■ **SUPPLIED DATA**:

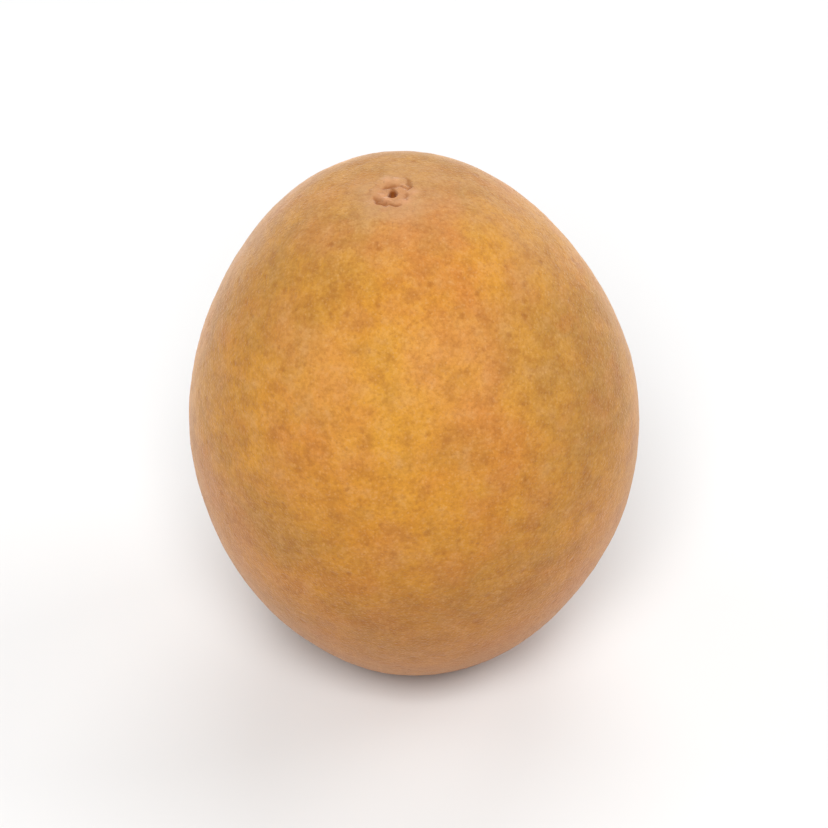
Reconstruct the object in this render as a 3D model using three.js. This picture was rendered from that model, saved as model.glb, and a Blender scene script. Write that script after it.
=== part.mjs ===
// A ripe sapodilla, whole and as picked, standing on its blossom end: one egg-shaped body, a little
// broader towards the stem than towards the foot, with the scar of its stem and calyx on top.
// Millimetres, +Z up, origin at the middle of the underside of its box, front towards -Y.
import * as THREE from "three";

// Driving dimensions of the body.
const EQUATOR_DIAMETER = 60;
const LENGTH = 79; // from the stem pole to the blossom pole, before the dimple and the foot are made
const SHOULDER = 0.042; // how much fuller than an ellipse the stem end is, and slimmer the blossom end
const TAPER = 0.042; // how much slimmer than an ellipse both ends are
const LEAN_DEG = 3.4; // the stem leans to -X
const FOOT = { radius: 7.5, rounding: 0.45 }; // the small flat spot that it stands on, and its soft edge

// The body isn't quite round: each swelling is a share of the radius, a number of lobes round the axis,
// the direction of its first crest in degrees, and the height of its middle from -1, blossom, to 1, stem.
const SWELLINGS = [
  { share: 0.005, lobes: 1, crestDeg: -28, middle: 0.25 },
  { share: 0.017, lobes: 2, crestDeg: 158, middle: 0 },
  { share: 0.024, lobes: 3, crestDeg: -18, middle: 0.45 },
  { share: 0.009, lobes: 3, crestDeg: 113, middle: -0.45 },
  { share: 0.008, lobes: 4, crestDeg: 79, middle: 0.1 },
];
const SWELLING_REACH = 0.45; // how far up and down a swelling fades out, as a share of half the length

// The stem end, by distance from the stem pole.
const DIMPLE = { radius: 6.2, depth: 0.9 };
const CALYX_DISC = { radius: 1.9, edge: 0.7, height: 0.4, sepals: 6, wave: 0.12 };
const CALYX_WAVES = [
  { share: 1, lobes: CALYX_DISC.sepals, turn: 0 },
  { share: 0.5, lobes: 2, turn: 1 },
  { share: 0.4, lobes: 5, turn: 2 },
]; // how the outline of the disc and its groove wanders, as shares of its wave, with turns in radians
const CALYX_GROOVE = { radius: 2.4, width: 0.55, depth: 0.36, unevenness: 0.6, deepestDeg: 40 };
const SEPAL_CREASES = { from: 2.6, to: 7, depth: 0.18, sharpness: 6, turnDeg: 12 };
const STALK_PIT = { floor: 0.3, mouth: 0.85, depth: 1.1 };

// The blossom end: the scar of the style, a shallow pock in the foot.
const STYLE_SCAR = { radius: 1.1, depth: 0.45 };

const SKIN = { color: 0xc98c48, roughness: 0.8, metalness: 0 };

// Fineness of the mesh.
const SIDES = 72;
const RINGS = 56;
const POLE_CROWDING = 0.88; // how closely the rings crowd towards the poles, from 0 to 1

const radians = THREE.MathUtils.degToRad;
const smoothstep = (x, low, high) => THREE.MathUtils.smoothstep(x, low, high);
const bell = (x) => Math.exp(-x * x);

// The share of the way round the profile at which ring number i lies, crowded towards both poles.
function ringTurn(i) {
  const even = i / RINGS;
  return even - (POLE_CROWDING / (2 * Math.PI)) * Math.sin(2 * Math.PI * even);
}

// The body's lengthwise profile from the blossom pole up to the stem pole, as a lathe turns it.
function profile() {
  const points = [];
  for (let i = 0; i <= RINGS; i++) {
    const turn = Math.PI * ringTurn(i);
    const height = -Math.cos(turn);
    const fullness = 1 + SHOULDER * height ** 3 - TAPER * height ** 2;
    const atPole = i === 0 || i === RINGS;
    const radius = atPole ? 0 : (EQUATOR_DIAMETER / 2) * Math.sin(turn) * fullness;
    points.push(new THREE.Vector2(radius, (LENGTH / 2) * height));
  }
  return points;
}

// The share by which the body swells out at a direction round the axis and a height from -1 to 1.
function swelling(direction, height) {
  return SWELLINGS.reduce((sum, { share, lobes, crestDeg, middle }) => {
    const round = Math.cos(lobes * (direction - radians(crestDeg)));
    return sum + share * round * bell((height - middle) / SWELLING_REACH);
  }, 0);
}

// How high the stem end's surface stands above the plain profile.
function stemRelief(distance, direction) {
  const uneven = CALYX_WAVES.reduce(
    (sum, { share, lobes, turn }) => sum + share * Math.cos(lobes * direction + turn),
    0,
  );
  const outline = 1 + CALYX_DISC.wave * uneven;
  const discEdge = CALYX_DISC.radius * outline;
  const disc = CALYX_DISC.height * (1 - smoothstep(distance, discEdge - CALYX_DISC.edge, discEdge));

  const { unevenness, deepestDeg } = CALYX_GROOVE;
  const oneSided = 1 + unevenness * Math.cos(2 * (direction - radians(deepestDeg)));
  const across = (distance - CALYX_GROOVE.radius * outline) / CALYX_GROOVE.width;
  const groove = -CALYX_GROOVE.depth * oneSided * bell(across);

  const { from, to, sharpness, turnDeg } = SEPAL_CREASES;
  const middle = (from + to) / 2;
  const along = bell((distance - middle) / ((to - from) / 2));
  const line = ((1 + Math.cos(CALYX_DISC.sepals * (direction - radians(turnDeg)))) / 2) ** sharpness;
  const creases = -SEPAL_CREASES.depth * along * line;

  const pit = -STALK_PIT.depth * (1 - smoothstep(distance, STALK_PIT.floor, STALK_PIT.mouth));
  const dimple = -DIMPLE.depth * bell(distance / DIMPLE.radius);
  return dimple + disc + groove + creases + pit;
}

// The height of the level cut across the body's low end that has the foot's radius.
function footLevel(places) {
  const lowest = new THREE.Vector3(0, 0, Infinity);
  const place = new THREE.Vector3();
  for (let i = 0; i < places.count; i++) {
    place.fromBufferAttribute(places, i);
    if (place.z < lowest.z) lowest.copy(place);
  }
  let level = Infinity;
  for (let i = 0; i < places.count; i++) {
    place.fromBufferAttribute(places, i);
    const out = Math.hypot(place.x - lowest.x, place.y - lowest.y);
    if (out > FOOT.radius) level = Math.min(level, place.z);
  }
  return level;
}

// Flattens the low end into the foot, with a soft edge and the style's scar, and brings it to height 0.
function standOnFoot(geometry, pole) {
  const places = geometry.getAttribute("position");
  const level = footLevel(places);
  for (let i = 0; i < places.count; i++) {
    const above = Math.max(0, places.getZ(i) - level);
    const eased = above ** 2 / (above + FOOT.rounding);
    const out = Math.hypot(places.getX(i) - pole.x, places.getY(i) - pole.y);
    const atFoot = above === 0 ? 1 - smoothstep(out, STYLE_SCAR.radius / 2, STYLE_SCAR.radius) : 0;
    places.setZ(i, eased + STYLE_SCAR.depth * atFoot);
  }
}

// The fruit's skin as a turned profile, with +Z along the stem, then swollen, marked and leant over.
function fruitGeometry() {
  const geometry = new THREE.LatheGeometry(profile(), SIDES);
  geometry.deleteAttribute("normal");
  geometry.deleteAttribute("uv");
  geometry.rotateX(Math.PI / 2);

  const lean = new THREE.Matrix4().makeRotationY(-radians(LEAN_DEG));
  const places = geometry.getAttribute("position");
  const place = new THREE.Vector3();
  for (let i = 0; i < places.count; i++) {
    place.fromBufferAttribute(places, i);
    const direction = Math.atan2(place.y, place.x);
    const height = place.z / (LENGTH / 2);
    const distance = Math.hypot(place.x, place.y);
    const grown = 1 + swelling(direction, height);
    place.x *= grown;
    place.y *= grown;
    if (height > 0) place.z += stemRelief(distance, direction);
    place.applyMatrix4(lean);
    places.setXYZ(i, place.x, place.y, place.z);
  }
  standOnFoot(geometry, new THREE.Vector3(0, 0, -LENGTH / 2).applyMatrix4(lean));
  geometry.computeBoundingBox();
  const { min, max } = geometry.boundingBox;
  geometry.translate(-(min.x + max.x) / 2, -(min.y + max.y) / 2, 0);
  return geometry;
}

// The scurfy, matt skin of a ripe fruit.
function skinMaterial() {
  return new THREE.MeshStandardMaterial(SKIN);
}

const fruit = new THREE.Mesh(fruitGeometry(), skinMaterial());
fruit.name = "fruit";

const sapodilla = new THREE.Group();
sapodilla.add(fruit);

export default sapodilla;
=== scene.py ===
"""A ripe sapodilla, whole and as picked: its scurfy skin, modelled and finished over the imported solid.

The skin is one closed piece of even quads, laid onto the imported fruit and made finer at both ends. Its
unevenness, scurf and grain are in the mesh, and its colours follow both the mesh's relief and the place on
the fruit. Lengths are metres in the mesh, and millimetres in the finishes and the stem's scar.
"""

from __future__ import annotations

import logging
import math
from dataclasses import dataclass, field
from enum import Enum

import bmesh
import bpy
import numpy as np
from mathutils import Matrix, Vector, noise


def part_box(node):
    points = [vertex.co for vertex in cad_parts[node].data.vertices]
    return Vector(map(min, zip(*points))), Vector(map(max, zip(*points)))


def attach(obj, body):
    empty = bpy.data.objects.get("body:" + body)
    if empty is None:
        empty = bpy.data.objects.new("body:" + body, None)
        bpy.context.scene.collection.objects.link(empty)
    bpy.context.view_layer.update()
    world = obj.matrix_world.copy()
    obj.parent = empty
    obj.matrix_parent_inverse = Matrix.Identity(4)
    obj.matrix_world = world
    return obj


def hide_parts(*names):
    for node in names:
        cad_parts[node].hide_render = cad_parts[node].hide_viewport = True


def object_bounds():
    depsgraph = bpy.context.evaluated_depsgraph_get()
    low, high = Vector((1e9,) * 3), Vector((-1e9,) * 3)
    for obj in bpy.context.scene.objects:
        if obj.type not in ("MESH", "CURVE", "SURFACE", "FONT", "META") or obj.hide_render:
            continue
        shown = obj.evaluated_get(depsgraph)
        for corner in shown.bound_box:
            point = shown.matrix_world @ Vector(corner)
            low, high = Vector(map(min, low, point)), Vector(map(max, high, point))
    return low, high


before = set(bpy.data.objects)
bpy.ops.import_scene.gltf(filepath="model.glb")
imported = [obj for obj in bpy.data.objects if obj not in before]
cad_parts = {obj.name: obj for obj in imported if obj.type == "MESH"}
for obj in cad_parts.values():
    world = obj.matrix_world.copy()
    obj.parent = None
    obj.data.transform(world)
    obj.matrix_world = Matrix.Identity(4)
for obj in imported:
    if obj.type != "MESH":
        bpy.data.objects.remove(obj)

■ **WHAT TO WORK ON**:
Begin with the line containing "const fruit = new", end with the line containing "from enum import Enum", and repeat every line in that stretch exactly.

■ **WORKED ANSWER**:
const fruit = new THREE.Mesh(fruitGeometry(), skinMaterial());
fruit.name = "fruit";

const sapodilla = new THREE.Group();
sapodilla.add(fruit);

export default sapodilla;
=== scene.py ===
"""A ripe sapodilla, whole and as picked: its scurfy skin, modelled and finished over the imported solid.

The skin is one closed piece of even quads, laid onto the imported fruit and made finer at both ends. Its
unevenness, scurf and grain are in the mesh, and its colours follow both the mesh's relief and the place on
the fruit. Lengths are metres in the mesh, and millimetres in the finishes and the stem's scar.
"""

from __future__ import annotations

import logging
import math
from dataclasses import dataclass, field
from enum import Enum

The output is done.